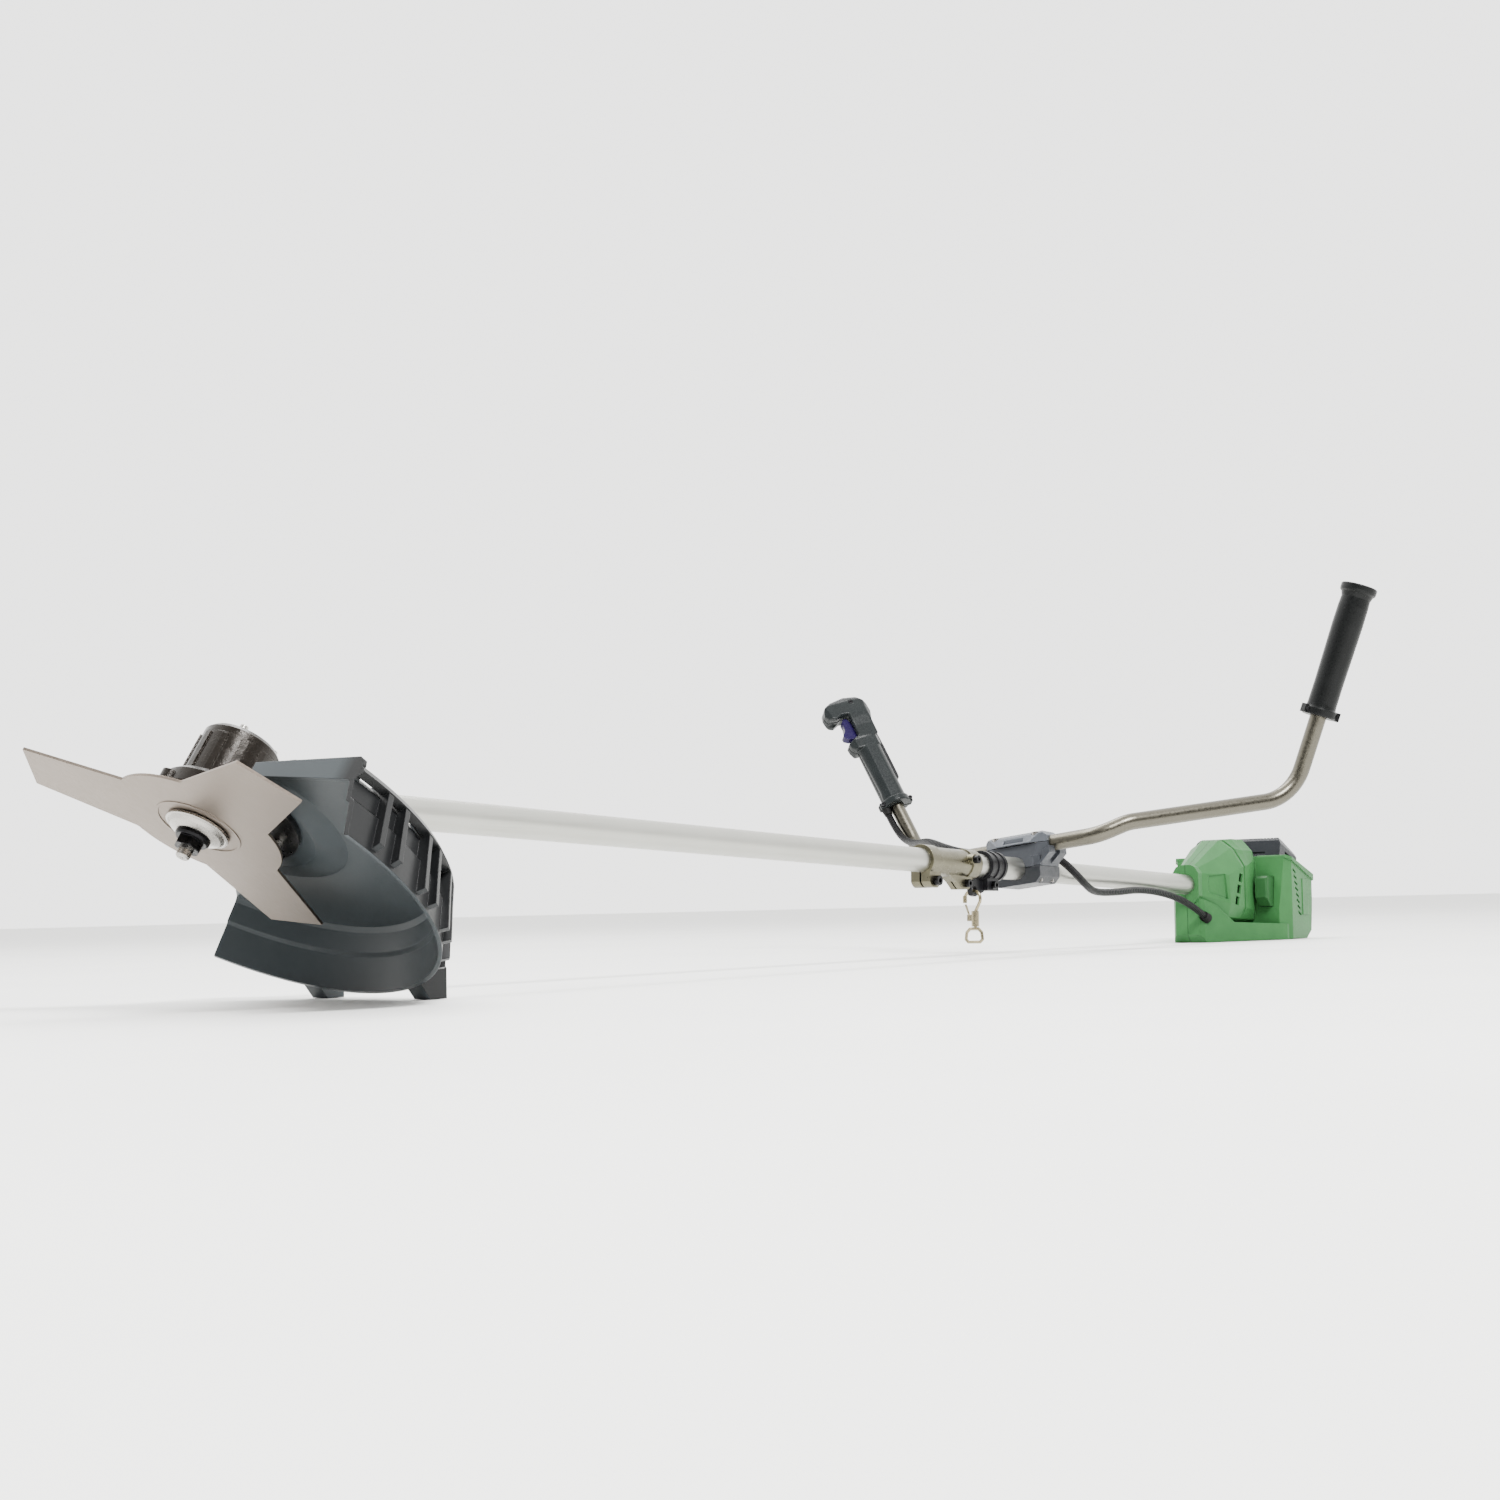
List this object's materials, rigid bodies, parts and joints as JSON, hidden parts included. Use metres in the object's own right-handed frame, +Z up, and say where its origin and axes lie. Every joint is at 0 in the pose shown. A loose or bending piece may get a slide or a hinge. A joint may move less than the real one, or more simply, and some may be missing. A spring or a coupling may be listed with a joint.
{
  "type": "brush cutter",
  "caption": "Battery brush cutter: toothed steel blade under a plastic guard, long straight tube, wide handlebar with trigger grip, rear motor and battery housing.",
  "frame": {"origin": "middle of the footprint of the whole machine on the floor it stands on", "axes": "+X from the blade to the motor housing along the tube, +Z up, +Y to the side of the trigger grip"},
  "size_m": [1.894, 0.7688, 0.421],
  "materials": {
    "blade_steel": "satin stamped steel",
    "bright_steel": "zinc plated",
    "dark_steel": "black oxide",
    "gear_steel": "ground, oiled",
    "head_casting": "dark brown-black satin paint on a casting",
    "bearing_steel": "polished",
    "guard_plastic": "satin moulded",
    "black_bracket": "black satin",
    "tube_aluminium": "satin anodised",
    "bushing_plastic": "moulded",
    "cast_aluminium": "die cast, satin",
    "clamp_black": "satin",
    "hook_steel": "nickel plated",
    "bar_aluminium": "champagne anodised",
    "bracket_grey": "cast, satin",
    "bracket_dark": "cast, satin",
    "bracket_light": "cast, satin",
    "grip_black": "soft touch",
    "grip_grey": "soft touch",
    "trigger_violet": "satin",
    "lever_black": "satin",
    "switch_black": "moulded",
    "cable_black": "corrugated conduit",
    "gland_rubber": "moulded",
    "housing_green": "satin moulded",
    "release_dark": "satin",
    "battery_grey": "satin moulded",
    "stator_steel": "laminated",
    "fan_white": "moulded",
    "board_green": "solder mask"
  },
  "bodies": {
    "machine": {"gear_case": "head_casting", "gear_case_cap": "head_casting", "cap_screws": "bright_steel", "case_screws": "bright_steel", "neck_clamp_screws": "bright_steel", "spindle_bearings": "bearing_steel", "pinion_bearings": "bearing_steel", "guard": "guard_plastic", "guard_bracket": "black_bracket", "guard_screws": "bright_steel", "lower_tube": "tube_aluminium", "upper_tube": "tube_aluminium", "shaft_bushings": "bushing_plastic", "shaft_coupler": "cast_aluminium", "coupler_screws": "dark_steel", "handlebar": "bar_aluminium", "bracket_base": "bracket_grey", "bracket_tube_cap": "bracket_dark", "bracket_bar_cap": "bracket_light", "bracket_screws": "bright_steel", "plain_grip": "grip_black", "plain_grip_screws": "dark_steel", "trigger_grip_outer_shell": "grip_grey", "trigger_grip_inner_shell": "grip_grey", "grip_pivot_pins": "bright_steel", "trigger_switch": "switch_black", "trigger_grip_screws": "dark_steel", "control_cable": "cable_black", "grip_cable_gland": "gland_rubber", "housing_cable_gland": "gland_rubber", "housing_left_shell": "housing_green", "housing_right_shell": "housing_green", "housing_screws": "dark_steel", "battery_terminal_block": "switch_black", "motor_stator": "stator_steel", "motor_mounts": "cast_aluminium", "motor_bearings": "bearing_steel", "controller_board": "board_green", "controller_heat_sink": "cast_aluminium"},
    "cutter": {"blade": "blade_steel", "spindle": "bright_steel", "drive_flange": "bright_steel", "rider_plate": "bright_steel", "blade_nut": "dark_steel", "crown_gear": "gear_steel"},
    "drive_line": {"pinion_gear": "gear_steel", "drive_shaft_lower": "bright_steel", "drive_shaft_upper": "bright_steel", "shaft_joint_sleeve": "bright_steel", "motor_rotor": "stator_steel", "cooling_fan": "fan_white"},
    "trigger": {"throttle_trigger": "trigger_violet"},
    "lockout": {"lockout_lever": "lever_black"},
    "battery": {"battery_pack": "battery_grey"},
    "release": {"battery_release": "release_dark"},
    "harness_slider": {"harness_clamp": "clamp_black", "harness_clamp_screw": "dark_steel"},
    "hook": {"snap_hook": "hook_steel"},
    "gate": {"snap_hook_gate": "hook_steel"},
    "loop": {"strap_loop": "hook_steel"}
  },
  "joints": [
    {"name": "blade_spin", "type": "hinge", "parent": "machine", "child": "cutter", "pos_m": [-0.86203, -0.0373, 0.12555], "axis": [0.5427, 0, 0.8399], "continuous": true},
    {"name": "drive_spin", "type": "hinge", "parent": "machine", "child": "drive_line", "pos_m": [0.13887, -0.0373, 0.10278], "axis": [0.999, 0, -0.0448], "continuous": true},
    {"name": "trigger_pull", "type": "hinge", "parent": "machine", "child": "trigger", "pos_m": [0.49028, 0.33096, 0.28978], "axis": [0.5872, 0.6551, -0.4755], "range_deg": [0, 9], "stiffness_Nm_per_rad": 0.8, "springref_deg": -6.88},
    {"name": "lockout_press", "type": "hinge", "parent": "machine", "child": "lockout", "pos_m": [0.50577, 0.32633, 0.30253], "axis": [0.5872, 0.6551, -0.4755], "range_deg": [0, 2.4], "stiffness_Nm_per_rad": 4, "springref_deg": -1.72},
    {"name": "battery_slide", "type": "slide", "parent": "machine", "child": "battery", "axis": [0.3448, 0, 0.9387], "range_m": [0, 0.09]},
    {"name": "release_press", "type": "slide", "parent": "machine", "child": "release", "axis": [0.999, 0, -0.0448], "range_m": [0, 0.003], "stiffness_N_per_m": 900, "springref_m": -0.003},
    {"name": "harness_slide", "type": "slide", "parent": "machine", "child": "harness_slider", "axis": [0.999, 0, -0.0448], "range_m": [0, 0.04]},
    {"name": "hook_swing", "type": "hinge", "parent": "harness_slider", "child": "hook", "pos_m": [0.15962, -0.0373, 0.07433], "axis": [0, 1, 0], "range_deg": [-50, 50]},
    {"name": "gate_open", "type": "hinge", "parent": "hook", "child": "gate", "pos_m": [0.15823, -0.0339, 0.04336], "axis": [0.999, 0, -0.0448], "range_deg": [0, 25], "stiffness_Nm_per_rad": 0.03, "springref_deg": -17.19},
    {"name": "loop_swivel", "type": "hinge", "parent": "hook", "child": "loop", "pos_m": [0.15794, -0.04031, 0.03686], "axis": [0.0448, 0, 0.999], "continuous": true}
  ],
  "couplings": [
    {"joint": "drive_spin", "follows": "blade_spin", "ratio": 2}
  ]
}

....

**REQUIRED TASK:** Scan the data for the word "joints" and copy every line where it shows up.

**SOLUTION:**
List this object's materials, rigid bodies, parts and joints as JSON, hidden parts included. Use metres in the object's own right-handed frame, +Z up, and say where its origin and axes lie. Every joint is at 0 in the pose shown. A loose or bending piece may get a slide or a hinge. A joint may move less than the real one, or more simply, and some may be missing. A spring or a coupling may be listed with a joint.
  "joints": [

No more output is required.